▶ **Objective**:
Below is a block of data; give all of it again word for word.

=-=-=-=-=

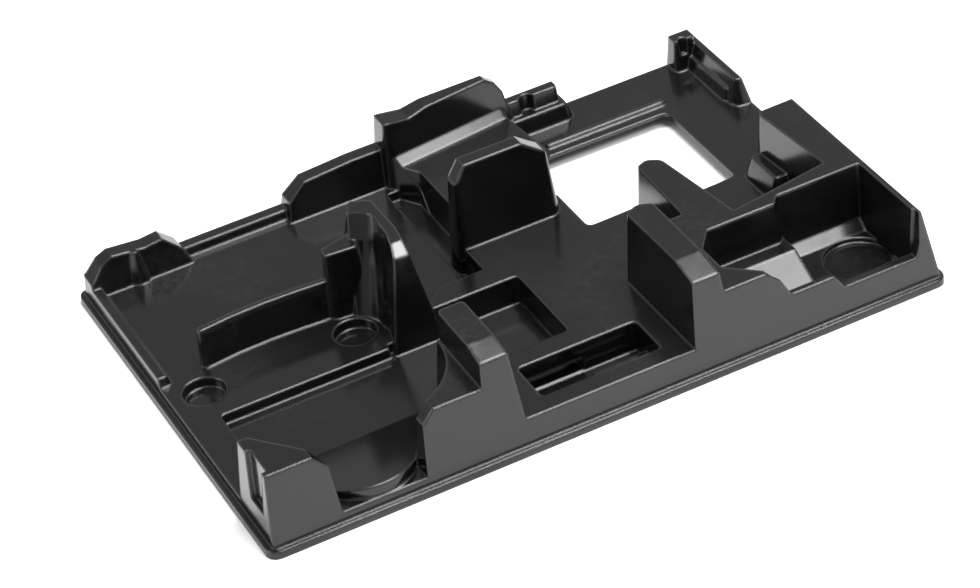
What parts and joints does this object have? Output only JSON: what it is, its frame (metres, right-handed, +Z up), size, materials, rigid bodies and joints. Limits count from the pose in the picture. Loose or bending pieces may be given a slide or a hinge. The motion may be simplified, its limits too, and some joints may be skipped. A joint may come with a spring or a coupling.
{
  "type": "tool case insert tray",
  "caption": "Moulded plastic tray for the inside of a tool case, with stepped decks, upright ridges, sunk pockets, finger wells and a rectangular opening.",
  "frame": {"origin": "centre of the tray's footprint, on the plane that its foot lip stands on", "axes": "+X along the long front edge to the right, +Y from the front edge to the back, +Z up out of the case"},
  "size_m": [0.38, 0.256, 0.067],
  "materials": {
    "insert_tray": "satin black moulded plastic"
  },
  "bodies": {
    "root": {"insert_tray": "insert_tray"}
  },
  "joints": []
}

=-=-=-=-=

▶ **Reply**:
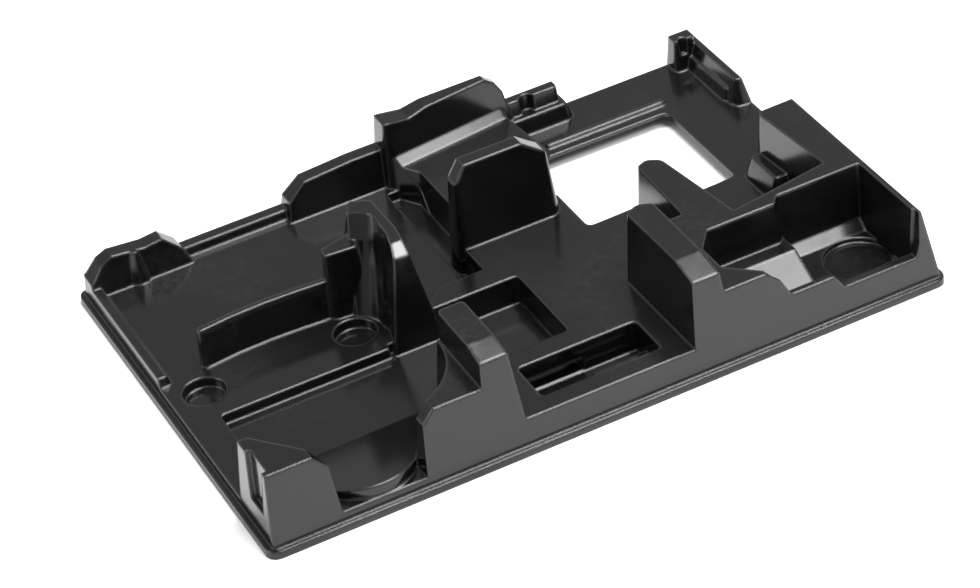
What parts and joints does this object have? Output only JSON: what it is, its frame (metres, right-handed, +Z up), size, materials, rigid bodies and joints. Limits count from the pose in the picture. Loose or bending pieces may be given a slide or a hinge. The motion may be simplified, its limits too, and some joints may be skipped. A joint may come with a spring or a coupling.
{
  "type": "tool case insert tray",
  "caption": "Moulded plastic tray for the inside of a tool case, with stepped decks, upright ridges, sunk pockets, finger wells and a rectangular opening.",
  "frame": {"origin": "centre of the tray's footprint, on the plane that its foot lip stands on", "axes": "+X along the long front edge to the right, +Y from the front edge to the back, +Z up out of the case"},
  "size_m": [0.38, 0.256, 0.067],
  "materials": {
    "insert_tray": "satin black moulded plastic"
  },
  "bodies": {
    "root": {"insert_tray": "insert_tray"}
  },
  "joints": []
}